Once just a gas station and cafe in the Depression era, the truck stop has remained relevant by offering more than just gas pumps and eats. Having its own exit off Interstate 40 - with lots of road signage nearby to remind people it is still there - has helped it survive.
Clines Corners has an almost museum-like feel to it, and thus serves as a living time capsule, a bridge between the past, present and even the future for Route 66 historians and enthusiasts.
The original Cline’s Corners - with the apostrophe - actually was located several miles south from where it is now, where what they called old Highway 6 intersected with old Highway 2. At that point, Highway 6 was little more than a dirt road bulldozed across the state’s beltline.

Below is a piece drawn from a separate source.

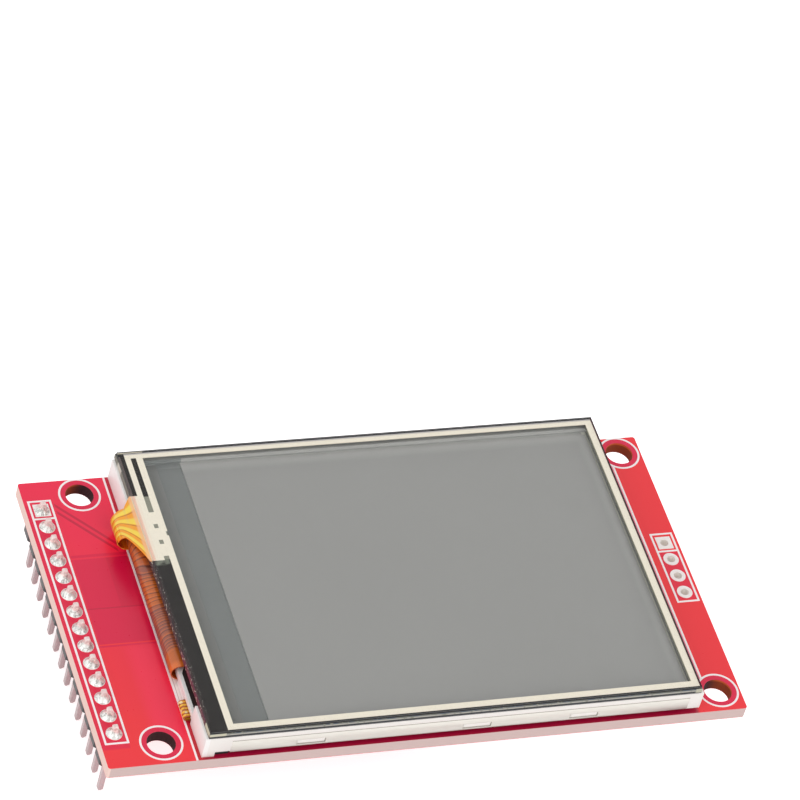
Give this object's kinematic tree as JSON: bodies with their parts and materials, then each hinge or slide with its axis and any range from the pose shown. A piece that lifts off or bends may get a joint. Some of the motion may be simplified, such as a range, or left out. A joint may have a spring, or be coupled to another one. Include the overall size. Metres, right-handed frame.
{
  "type": "tft display module",
  "caption": "Small colour display with a resistive touch panel on a drilled circuit board, with a pin header at one end and a memory card socket underneath.",
  "frame": {"origin": "centre of the four mounting holes, on the circuit board's underside", "axes": "+Z out of the screen, +X along the board from the pin header to the side pads, +Y to the back"},
  "size_m": [0.0762, 0.0423, 0.014],
  "materials": {
    "board_laminate": "red solder mask, glossy",
    "legend_ink": "white printed ink",
    "tinned_copper": "tinned, dull bright",
    "header_plastic": "black moulded",
    "pin_metal": "tinned pin",
    "solder": "bright solder",
    "black_foam": "black foam tape",
    "tray_steel": "thin sheet, satin",
    "frame_plastic": "white moulded",
    "white_film": "white film",
    "clear_acrylic": "clear, polished",
    "clear_film": "clear, ribbed",
    "flex_film": "amber film with copper tracks",
    "black_tape": "black adhesive tape",
    "polariser_film": "dark grey film",
    "cell_glass": "clear, cut edge",
    "silicon": "dark, polished",
    "touch_glass": "clear, cut edge",
    "silver_ink": "beige silver ink",
    "touch_film": "clear film, satin",
    "led_plastic": "white moulding, pale yellow lens",
    "socket_plastic": "black moulded",
    "socket_steel": "satin sheet",
    "gold_contact": "gold plated",
    "chip_epoxy": "black epoxy",
    "capacitor_ceramic": "tan ceramic",
    "resistor_ceramic": "dark ceramic"
  },
  "bodies": {
    "root": {"circuit_board": "board_laminate", "legend_print": "legend_ink", "header_pads": "tinned_copper", "side_pads": "tinned_copper", "header_body": "header_plastic", "header_pin_1": "pin_metal", "header_pin_2": "pin_metal", "header_pin_3": "pin_metal", "header_pin_4": "pin_metal", "header_pin_5": "pin_metal", "header_pin_6": "pin_metal", "header_pin_7": "pin_metal", "header_pin_8": "pin_metal", "header_pin_9": "pin_metal", "header_pin_10": "pin_metal", "header_pin_11": "pin_metal", "header_pin_12": "pin_metal", "header_pin_13": "pin_metal", "header_pin_14": "pin_metal", "header_solder": "solder", "mounting_tape": "black_foam", "metal_tray": "tray_steel", "plastic_frame": "frame_plastic", "reflector_sheet": "white_film", "light_guide": "clear_acrylic", "backlight_flex": "flex_film", "backlight_led_1": "led_plastic", "backlight_led_2": "led_plastic", "backlight_led_3": "led_plastic", "backlight_led_4": "led_plastic", "lower_diffuser": "white_film", "prism_sheet": "clear_film", "upper_diffuser": "white_film", "rim_tape": "black_tape", "rear_polariser": "polariser_film", "rear_glass": "cell_glass", "front_glass": "cell_glass", "front_polariser": "polariser_film", "driver_chip": "silicon", "ledge_tape": "black_tape", "display_flex": "flex_film", "flex_solder": "solder", "touch_adhesive": "black_tape", "touch_glass": "touch_glass", "touch_spacer": "black_tape", "touch_conductors": "silver_ink", "touch_film": "touch_film", "touch_tail": "flex_film", "card_socket_base": "socket_plastic", "card_socket_shell": "socket_steel", "card_socket_contacts": "gold_contact", "touch_controller": "chip_epoxy", "voltage_regulator": "chip_epoxy", "backlight_transistor": "chip_epoxy", "capacitors": "capacitor_ceramic", "resistors": "resistor_ceramic"}
  },
  "joints": []
}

Through Tijeras Canyon, it looked more like a cow path.
Though the original Route 66 was laid out in New Mexico in the late 1920s, it was realigned in 1937 - the year “Pops” Cline moved his operation up the road to be where all the action was.
There, luck smiled on Cline. When a political tussle in Santa Fe resulted in a complete realignment of Route 66 straight through his acreage, Pops hit the goldmine. He built a neat white box of a store emblazoned with his name: Cline’s. He served 15-cent bowls of chile that drew people from miles away. And he made more profit fixing flats than filling tanks, roads being what they were.
Cline sold the business in 1939 to a couple of state policemen and hauled the family to Kingman, Arizona, where he opened a similar enterprise near Hoover Dam.
There was once a 1950s entrance to Clines Corners showcasing the seal of New Mexico that was made out of silverware.
There was a gift shop at the combination diner/gas station in those days, but not as extensive as what is there now.
What has kept Clines Corners going are two main things: Interstate 40 and U.S. 285.
These days, about 600,000 people visit at the center every year. Clines Corners even has its own ZIP code - 87070.
Maybe it is time to bring back the nostalgia of the great American road trip.